Task description: Every line in the data below from the one containing "translate([-panel_w / 2, -panel_h])" down to the one containing "points = [vertex.co", both included, must be retyped exactly; no other line is to appear.

===== Dataset content

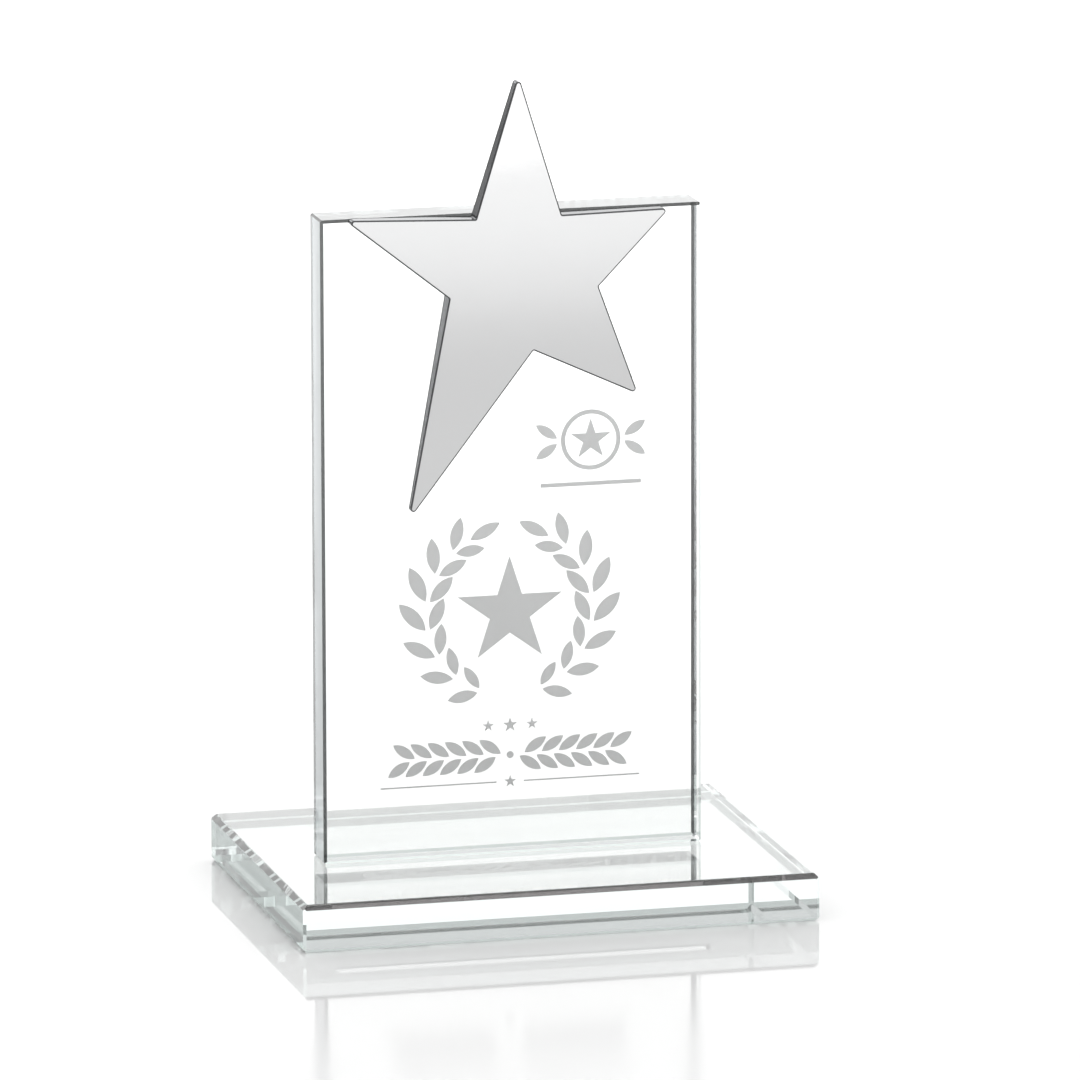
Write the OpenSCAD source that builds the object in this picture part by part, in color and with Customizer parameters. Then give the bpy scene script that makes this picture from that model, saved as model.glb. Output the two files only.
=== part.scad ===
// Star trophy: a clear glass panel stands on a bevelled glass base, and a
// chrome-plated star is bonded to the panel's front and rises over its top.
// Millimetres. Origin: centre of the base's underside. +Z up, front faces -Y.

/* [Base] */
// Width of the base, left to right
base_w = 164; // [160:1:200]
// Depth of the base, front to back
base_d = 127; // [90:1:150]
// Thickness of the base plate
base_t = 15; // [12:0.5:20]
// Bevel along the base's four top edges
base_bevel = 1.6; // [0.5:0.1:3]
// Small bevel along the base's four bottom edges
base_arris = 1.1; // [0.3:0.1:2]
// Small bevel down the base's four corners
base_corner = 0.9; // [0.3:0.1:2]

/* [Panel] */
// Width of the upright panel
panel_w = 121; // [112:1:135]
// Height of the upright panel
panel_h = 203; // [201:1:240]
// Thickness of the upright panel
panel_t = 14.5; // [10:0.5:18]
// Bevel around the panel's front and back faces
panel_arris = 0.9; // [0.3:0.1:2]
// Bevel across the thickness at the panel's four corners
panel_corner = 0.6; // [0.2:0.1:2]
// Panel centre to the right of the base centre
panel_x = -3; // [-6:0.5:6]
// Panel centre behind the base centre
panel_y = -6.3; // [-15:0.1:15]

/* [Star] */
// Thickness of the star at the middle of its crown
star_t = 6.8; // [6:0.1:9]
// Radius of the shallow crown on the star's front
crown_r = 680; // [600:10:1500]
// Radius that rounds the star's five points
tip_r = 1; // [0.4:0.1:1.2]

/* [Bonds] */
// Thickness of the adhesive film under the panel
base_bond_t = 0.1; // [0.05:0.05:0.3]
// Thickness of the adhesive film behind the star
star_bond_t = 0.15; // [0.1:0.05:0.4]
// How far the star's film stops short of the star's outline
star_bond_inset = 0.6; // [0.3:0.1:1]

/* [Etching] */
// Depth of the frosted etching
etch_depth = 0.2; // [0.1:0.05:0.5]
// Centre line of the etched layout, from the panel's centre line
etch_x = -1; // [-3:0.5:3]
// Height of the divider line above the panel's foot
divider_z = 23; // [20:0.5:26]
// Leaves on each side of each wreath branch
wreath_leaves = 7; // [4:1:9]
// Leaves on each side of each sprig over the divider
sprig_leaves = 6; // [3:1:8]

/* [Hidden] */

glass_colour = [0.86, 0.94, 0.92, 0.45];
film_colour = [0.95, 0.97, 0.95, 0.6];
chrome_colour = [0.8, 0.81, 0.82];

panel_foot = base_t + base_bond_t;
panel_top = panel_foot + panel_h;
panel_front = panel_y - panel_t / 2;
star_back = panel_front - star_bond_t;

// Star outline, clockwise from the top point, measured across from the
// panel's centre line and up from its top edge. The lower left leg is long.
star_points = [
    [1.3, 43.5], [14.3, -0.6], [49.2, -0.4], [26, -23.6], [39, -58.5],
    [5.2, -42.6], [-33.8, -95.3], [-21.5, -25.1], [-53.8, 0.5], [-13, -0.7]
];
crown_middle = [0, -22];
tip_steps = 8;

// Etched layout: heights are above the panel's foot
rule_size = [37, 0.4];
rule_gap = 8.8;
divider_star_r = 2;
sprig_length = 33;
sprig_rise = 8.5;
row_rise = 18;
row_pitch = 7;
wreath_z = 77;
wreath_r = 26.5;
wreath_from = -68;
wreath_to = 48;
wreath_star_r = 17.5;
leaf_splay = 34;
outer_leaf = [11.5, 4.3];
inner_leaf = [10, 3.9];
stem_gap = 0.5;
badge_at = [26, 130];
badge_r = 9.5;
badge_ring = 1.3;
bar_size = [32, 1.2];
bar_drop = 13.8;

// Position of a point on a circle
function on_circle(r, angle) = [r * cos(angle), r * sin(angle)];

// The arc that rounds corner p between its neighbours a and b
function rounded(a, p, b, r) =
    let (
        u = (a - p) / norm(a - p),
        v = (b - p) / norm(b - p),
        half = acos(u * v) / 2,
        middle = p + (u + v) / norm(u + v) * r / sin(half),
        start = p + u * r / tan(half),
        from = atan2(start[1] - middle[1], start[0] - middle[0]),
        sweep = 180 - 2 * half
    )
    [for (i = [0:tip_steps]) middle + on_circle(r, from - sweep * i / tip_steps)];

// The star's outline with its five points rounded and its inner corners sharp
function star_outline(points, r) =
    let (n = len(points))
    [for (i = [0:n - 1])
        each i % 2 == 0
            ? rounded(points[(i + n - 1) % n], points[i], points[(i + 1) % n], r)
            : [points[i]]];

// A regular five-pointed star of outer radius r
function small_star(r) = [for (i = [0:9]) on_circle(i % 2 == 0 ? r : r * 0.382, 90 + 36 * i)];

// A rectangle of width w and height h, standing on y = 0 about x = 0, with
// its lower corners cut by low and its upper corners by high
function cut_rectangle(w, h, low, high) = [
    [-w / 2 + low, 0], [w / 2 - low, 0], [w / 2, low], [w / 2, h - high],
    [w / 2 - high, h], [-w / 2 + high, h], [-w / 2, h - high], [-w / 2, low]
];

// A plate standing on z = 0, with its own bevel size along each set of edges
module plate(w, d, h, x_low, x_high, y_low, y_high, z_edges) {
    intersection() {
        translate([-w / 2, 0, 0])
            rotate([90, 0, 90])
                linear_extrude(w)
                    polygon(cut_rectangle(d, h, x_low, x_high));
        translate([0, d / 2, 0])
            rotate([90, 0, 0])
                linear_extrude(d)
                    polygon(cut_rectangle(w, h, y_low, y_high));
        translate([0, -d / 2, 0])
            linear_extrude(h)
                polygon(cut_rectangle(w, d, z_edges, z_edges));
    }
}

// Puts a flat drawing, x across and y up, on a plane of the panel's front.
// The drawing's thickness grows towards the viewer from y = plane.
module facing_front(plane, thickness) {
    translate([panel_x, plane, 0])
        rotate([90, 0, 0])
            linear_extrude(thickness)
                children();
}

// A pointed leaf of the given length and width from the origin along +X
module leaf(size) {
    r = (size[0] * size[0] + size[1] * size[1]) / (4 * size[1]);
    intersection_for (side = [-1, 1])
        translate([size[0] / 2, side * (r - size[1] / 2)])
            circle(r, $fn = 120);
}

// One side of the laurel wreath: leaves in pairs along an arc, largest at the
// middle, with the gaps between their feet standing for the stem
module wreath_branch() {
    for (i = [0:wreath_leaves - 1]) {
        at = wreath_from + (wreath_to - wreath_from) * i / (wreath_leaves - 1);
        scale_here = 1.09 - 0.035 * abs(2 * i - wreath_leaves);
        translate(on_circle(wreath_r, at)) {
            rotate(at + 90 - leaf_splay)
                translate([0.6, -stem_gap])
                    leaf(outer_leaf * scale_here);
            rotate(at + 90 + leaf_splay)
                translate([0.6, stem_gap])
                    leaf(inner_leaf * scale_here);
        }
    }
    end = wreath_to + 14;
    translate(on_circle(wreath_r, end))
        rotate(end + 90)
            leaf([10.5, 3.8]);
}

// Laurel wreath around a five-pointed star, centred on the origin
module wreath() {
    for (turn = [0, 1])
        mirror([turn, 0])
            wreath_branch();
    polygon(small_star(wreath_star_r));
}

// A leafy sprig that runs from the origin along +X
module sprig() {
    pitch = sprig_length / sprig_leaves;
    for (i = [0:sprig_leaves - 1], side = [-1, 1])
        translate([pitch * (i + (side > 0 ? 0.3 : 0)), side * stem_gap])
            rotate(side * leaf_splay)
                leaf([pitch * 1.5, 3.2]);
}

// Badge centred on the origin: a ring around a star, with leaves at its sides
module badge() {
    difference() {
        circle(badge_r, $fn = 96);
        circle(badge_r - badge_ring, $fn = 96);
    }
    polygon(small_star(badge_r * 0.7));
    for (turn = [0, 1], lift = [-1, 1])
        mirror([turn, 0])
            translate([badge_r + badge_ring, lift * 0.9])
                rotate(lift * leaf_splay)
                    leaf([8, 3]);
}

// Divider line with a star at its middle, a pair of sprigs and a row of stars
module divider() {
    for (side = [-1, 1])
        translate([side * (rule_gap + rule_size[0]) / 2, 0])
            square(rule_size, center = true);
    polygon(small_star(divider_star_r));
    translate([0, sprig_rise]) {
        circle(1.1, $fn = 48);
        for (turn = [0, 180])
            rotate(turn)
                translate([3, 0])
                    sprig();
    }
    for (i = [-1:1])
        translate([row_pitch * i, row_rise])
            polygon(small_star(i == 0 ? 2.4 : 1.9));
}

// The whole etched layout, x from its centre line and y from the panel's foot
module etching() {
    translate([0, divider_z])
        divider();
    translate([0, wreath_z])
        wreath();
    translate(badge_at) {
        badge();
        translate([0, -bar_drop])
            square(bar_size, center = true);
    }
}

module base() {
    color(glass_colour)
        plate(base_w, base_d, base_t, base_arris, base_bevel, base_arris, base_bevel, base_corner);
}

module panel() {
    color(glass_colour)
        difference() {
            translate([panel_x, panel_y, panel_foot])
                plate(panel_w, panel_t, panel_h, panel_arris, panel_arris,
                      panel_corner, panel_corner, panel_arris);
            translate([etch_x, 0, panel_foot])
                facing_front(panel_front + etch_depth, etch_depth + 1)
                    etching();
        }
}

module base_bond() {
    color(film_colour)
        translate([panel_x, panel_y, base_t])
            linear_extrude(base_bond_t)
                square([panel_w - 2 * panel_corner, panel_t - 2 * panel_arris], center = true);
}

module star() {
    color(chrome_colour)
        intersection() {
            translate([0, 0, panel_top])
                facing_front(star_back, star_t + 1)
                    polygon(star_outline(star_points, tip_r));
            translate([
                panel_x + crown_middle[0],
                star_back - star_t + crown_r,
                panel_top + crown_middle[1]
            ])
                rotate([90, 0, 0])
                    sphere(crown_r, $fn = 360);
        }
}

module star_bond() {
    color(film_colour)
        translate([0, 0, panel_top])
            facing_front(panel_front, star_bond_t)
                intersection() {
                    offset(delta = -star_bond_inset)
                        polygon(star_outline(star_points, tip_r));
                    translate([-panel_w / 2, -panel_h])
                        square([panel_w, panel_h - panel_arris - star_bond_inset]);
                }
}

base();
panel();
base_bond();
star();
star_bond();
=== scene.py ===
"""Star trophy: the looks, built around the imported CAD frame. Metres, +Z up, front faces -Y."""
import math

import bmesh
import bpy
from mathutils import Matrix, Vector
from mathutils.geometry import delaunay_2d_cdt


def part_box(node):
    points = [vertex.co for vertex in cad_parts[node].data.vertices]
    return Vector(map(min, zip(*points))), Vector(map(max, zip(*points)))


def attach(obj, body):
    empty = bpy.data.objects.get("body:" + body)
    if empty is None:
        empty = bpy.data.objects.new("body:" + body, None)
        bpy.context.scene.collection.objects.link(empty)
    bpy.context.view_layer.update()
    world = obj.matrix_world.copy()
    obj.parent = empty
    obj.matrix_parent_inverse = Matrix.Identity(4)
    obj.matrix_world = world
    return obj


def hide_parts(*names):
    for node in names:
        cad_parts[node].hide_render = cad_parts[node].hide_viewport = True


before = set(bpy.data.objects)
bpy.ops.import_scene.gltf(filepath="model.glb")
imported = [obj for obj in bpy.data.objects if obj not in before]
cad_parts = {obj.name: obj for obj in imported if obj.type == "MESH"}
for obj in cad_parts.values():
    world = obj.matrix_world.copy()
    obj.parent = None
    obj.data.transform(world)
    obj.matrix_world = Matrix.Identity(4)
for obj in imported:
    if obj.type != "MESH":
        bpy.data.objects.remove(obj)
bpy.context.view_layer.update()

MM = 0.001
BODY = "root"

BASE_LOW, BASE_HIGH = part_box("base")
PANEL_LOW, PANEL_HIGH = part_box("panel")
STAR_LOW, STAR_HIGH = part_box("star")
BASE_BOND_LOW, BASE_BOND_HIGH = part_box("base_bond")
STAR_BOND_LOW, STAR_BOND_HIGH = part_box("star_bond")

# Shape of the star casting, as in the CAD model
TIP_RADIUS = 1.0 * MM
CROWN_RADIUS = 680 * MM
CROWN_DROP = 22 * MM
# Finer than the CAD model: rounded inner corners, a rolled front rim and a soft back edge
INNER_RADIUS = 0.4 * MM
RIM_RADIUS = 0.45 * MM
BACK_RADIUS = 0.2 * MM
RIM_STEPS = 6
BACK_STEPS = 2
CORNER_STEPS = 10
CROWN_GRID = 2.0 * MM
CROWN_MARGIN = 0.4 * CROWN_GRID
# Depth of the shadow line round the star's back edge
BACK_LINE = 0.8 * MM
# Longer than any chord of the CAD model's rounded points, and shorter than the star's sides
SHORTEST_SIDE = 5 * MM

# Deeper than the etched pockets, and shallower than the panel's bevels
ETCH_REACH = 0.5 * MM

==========

Right answer:
                    translate([-panel_w / 2, -panel_h])
                        square([panel_w, panel_h - panel_arris - star_bond_inset]);
                }
}

base();
panel();
base_bond();
star();
star_bond();
=== scene.py ===
"""Star trophy: the looks, built around the imported CAD frame. Metres, +Z up, front faces -Y."""
import math

import bmesh
import bpy
from mathutils import Matrix, Vector
from mathutils.geometry import delaunay_2d_cdt


def part_box(node):
    points = [vertex.co for vertex in cad_parts[node].data.vertices]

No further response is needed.